Main profile provides the best quality at a given bit rate (best compression). My version of Vegas doesn’t offer it, but choose “High” if that’s an option – that’s even better.

The bit rates that you choose have a very big effect on the quality of your video. Higher bit rates will look better, but will produce proportionally larger files. I find that 4 Mbps (4,000,000 bps) is the absolute minimum for HD video, and a rate of 10 to 14 Mbps is much better. There isn’t much point in setting the bit rate higher than the bit rate of the source video (17 Mbps in my case).

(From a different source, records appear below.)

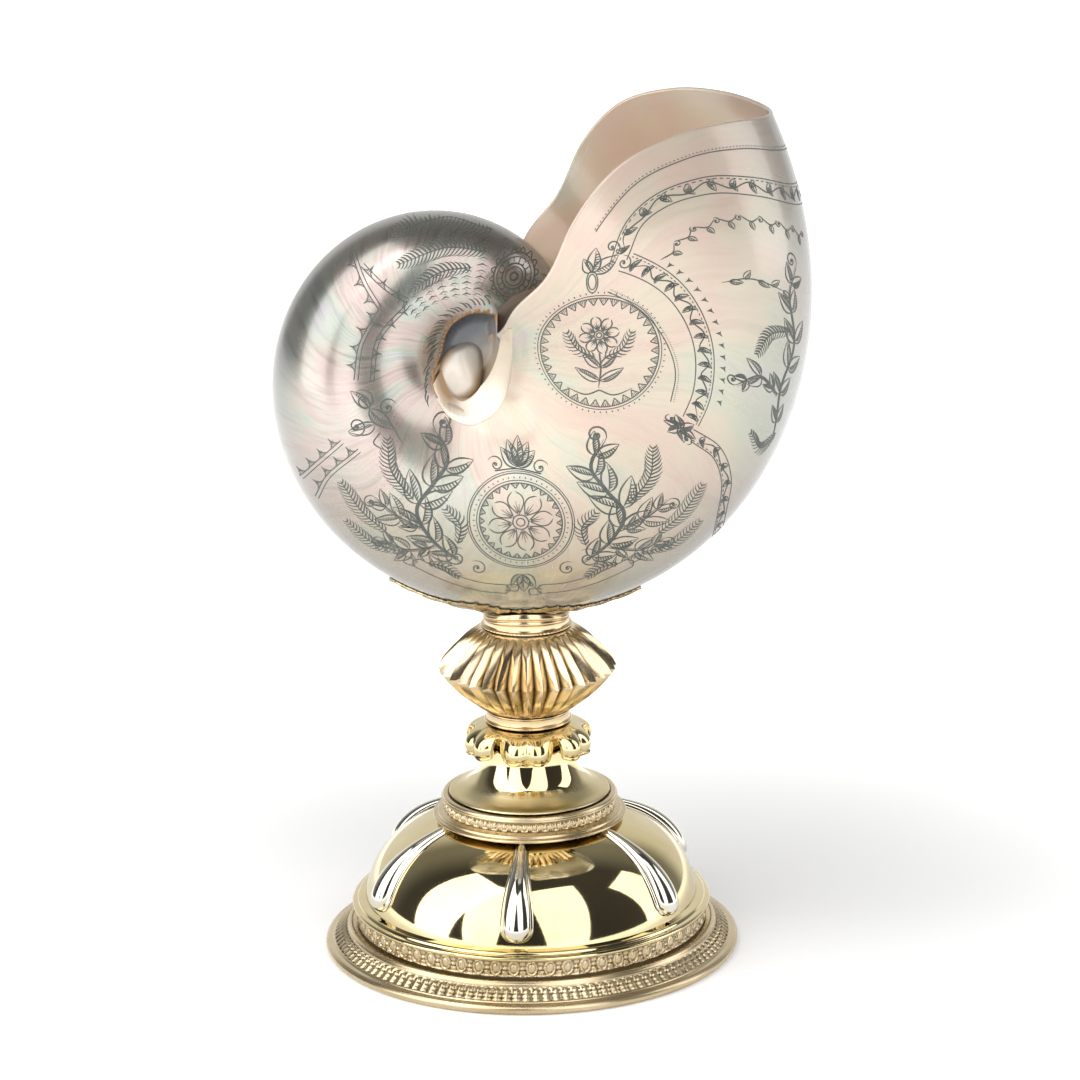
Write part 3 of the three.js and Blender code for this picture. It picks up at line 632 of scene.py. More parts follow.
# ------------------------------------------------------------------ engraving
INK_LIFT = 0.035
INK_BOLD = 1.2
INK_JUMP = 6.0                        # a line that leaps further than this is broken there
EDGE_ON = 0.02                        # no ink where the normal's share along Y is under this
LIP_SCALE = (TAU * 96.0, 112.0)       # turns (growth, side) near the lip into about a millimetre


def flank_chart(sign, tree):
    """Maps flat (x, z) about the coil's axis straight onto one flank of the shell."""
    def place(points):
        spots, normals = [], []
        for x, z in points:
            spot, normal = tree.ray_cast(Vector((x, sign * CLEAR, z)), Vector((0, -sign, 0)))[:2]
            if spot is None or abs(normal.y) < EDGE_ON:
                spots.append(None)
                normals.append(None)
                continue
            spots.append(np.array(spot))
            normals.append(np.array(normal if normal.y * sign > 0 else -normal))
        return spots, normals
    return place


def growth_chart(sign):
    """Maps (growth, side) pairs, each times LIP_SCALE, onto the shell; sign -1 is the
    flank seen in front."""
    def place(points):
        g, s = (np.array(points) / np.array(LIP_SCALE)).T
        s = s * sign
        spots, normals = flat_point(g, s), flat_normal(g, s)
        return list(spots), list(normals)
    return place


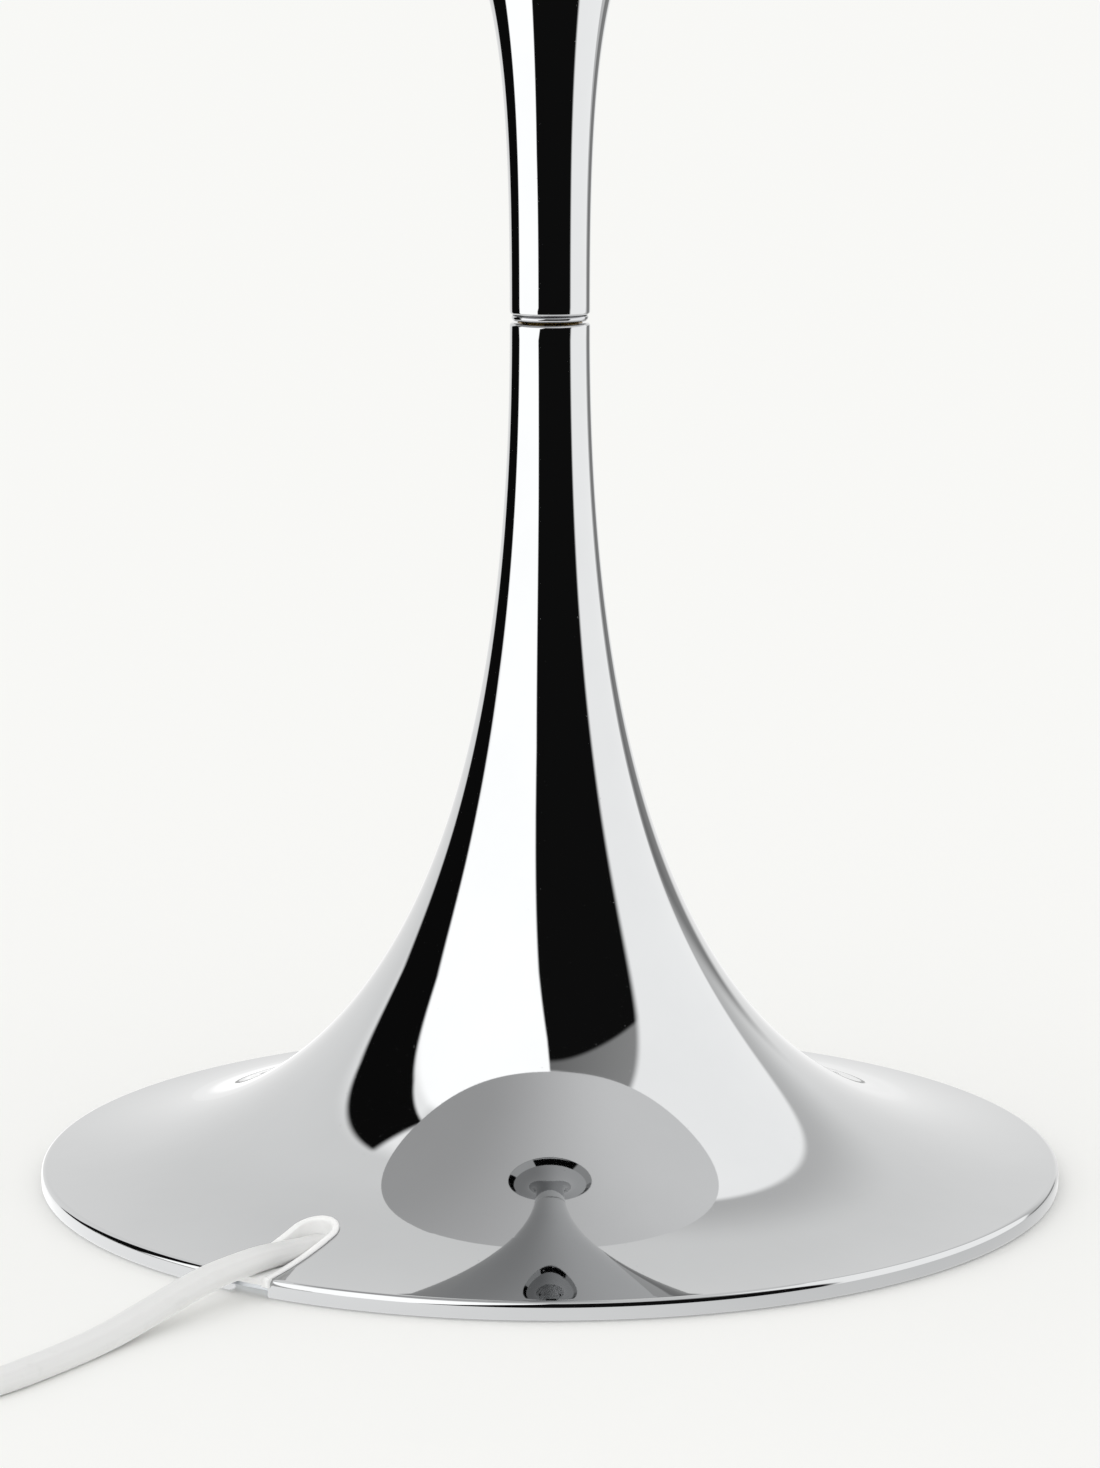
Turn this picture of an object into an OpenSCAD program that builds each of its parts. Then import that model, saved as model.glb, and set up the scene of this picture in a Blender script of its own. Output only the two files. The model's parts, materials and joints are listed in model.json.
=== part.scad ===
// Trumpet-shaped lamp stand: weighted foot, screwed upper stem, flat cord
// with an in-line rocker switch and a two-pin plug. Millimetres, +Z up,
// origin on the axis where the stand meets the table.

/* [Foot] */
// Radius of the foot at its rim
base_r = 100; // [90:1:125]
// Height of the rim's upper edge above the table
rim_top = 3.7; // [3.4:0.1:6]
// Height of the rim's lower edge above the table
rim_bottom = 0.3; // [0.2:0.1:0.6]
// Radial thickness of the turned-down rim
rim_lip = 2; // [1.5:0.1:3]
// Wall of the foot and of the stem
wall = 1.5; // [1.2:0.1:1.6]
// Height of the joint between foot and stem
seam_z = 168; // [140:1:205]
// Radius of the neck on both sides of the joint
neck_r = 7.75; // [7.6:0.05:9.4]
// How far the neck runs down before the flare takes over
neck_reach = 111; // [92:1:120]
// How far the flat foot runs in before it turns up
foot_reach = 61; // [50:1:66]
// Rise of the flat foot over that reach
foot_rise = 4.5; // [4:0.1:6]

/* [Stem] */
// Height of the chromed ring in the joint
ring_h = 1.6; // [1.2:0.1:2.4]
// How far the ring stands back from the neck
ring_inset = 0.75; // [0.4:0.05:1.2]
// Height of the upper stem, from ring to bell
stem_h = 92; // [80:1:112]
// Radius of the bell at the top
bell_r = 34; // [28:1:42]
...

Comments & questions are welcome.


Update, December 5 2013:

I’m using Vegas Pro 11 now. It’s pretty much the same, but I’ll offer 3 tips:

  • If you have trouble de-interlacing video, right click on the source video and look in Properties…. Make sure Field order doesn’t show None (progressive scan). If Vegas thinks the source video is already progressive, it won’t deinterlace it and you’ll get terrible combing or ghosting artifacts. I found this was a problem with interlaced .mp4 files (MPEG-4 encoded) made with ffmpeg. (VLC has no trouble playing these files, but Vegas gets confused.)
  • If you get “An error occurred while creating the media file. The reason for the error could not be determined” when rendering the final video (now under File>Render As…), it’s probably because Vegas Pro 11 has a bug when attempting to use GPU rendering. The workaround is to click the Customize Template… button, and change the Encode Mode from Automatic to CPU only.  It’s slower, but it works and doesn’t crash.
  • Set Project Properties>Pixel format to 32-bit floating point (video levels). It gives better colors and your computer is probably fast enough to handle it.